Last thursday evening we received the news that my dad had gotten worse and that he was not expected to live much longer. Stubborn as always he refused to let go and fought with all he had. This morning it was cold but sunny with a bright blue sky and at 11.45 hrs, with my mum and Otto and myself at his side he finally let go and peacefully passed away. For the past days the world seems to have stopped for me but i'm grateful he was not alone and his suffering is over. But letting go hurts more than i had ever imagined...
Oh Suzy, so, so sorry for your loss. Jij en Otto heeeel veel sterkte!
I'm very sorry to hear this, Suzy.
My thoughts are with you and yours.
I am so sorry Suzy - my thoughts are with you and may the healing process start soon.
So sorry to hear this

Nothing we can say will fix it, but we are all sending good thoughts

I'm so, so sorry Suzy, just know we're all thinking of all at this sad time
Suzy, so sorry to hear that.
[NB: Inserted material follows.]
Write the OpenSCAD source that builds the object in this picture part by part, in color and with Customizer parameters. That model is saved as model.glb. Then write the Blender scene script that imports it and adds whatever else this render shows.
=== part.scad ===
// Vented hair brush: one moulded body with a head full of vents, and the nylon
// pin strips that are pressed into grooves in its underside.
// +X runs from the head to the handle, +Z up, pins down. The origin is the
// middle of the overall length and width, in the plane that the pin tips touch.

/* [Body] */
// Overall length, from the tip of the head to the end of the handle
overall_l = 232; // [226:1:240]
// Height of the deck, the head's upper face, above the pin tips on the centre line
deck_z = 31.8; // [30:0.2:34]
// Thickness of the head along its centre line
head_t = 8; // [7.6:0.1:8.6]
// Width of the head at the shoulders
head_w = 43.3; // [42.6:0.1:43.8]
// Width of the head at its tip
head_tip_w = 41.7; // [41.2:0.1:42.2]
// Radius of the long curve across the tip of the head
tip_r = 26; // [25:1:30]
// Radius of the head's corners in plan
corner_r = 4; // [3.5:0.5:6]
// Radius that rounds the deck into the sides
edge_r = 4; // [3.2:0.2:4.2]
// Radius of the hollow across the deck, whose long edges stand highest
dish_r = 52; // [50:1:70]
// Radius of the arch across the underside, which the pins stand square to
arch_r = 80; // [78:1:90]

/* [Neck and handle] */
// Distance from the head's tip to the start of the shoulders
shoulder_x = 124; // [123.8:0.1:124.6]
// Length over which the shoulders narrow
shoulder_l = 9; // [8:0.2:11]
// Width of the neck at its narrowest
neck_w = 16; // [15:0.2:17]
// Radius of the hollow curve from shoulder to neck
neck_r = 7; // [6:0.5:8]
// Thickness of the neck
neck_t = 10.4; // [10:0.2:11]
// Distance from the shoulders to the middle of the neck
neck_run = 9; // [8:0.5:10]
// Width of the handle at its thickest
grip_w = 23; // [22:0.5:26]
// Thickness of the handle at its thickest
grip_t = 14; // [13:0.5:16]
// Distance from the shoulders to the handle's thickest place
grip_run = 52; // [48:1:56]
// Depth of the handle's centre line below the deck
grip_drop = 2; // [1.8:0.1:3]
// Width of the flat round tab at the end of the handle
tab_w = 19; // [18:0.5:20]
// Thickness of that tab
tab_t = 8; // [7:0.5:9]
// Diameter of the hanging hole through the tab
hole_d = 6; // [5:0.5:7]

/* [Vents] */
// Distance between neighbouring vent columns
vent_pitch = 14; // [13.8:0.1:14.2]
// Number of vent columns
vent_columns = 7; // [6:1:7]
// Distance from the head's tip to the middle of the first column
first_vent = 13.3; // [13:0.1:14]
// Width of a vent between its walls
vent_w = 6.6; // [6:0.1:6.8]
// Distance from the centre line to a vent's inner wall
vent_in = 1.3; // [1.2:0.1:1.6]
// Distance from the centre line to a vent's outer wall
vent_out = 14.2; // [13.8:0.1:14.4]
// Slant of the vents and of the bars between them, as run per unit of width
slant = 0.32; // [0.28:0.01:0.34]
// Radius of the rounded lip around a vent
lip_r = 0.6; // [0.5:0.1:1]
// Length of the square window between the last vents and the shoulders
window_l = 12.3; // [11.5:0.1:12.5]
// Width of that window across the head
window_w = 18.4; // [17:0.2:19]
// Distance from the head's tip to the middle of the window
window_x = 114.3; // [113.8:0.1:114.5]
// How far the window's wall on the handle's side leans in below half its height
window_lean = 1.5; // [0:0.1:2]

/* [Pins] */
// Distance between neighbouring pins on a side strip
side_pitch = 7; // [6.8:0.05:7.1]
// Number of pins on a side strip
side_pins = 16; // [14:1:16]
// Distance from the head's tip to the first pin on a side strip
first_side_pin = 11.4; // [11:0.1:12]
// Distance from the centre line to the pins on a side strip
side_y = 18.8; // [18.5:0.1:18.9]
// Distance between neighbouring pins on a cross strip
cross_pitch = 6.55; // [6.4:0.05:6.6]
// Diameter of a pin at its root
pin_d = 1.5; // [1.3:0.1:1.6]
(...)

I'm thinking of you.
I'm so sorry to hear this, Suzy. Sending comforting thoughts your way.
How you doing Suzy?
It's sweet of you to ask Bill 
Yesterday was hard (funeral) but all my friends were there and that was heartwarming. I really needed those hugs i received.
Today i put on a Pink Floyd cd ; the first music i listened to since my dad passed away. (Except for the music i needed to pick for the funeral ) Most of the time i'm alright but every now and then i think of something and i'm off crying again.
I guess that will last awhile especially with the prospect of having to clear out my parent's apartment because my mom is going to live in a home for the elderly. She is still in hospital but will move to the home on march 22nd. Going through my parent's things will bring back lots of memories and it will be painful to have to get rid of lots of stuff. Then again it's a part of life we all have to go through.
I want to thank all of you for the comforting thoughts and wishes; they did help me get through this .
Here is my dad as i will always remember him :

Glad you're dong ok - hopefully the worst part is over, and although it will still be difficult for some time, there's no hurry and no rules to say how you have to feel. It will gradually get better with time

Glad you're dong ok - hopefully the worst part is over, and although it will still be difficult for some time, there's no hurry and no rules to say how you have to feel. It will gradually get better with time

Well said James.
That was how it was for me when my dad passed. It took a couple years for me before the switch was complete, but eventually when I would think of him, it wasn't the sad, end of his life time that would spring up first, but the happy time memories instead. That certainly was a welcome part to the process. Hope it's quick for you Suz.

i know i'm late, but i just wanted to let you know that i've been thinking about you, suzy. i was informed of this, but wasn't able to make it over here and post anything. i will be praying for you and your family and i am so sorry for your loss.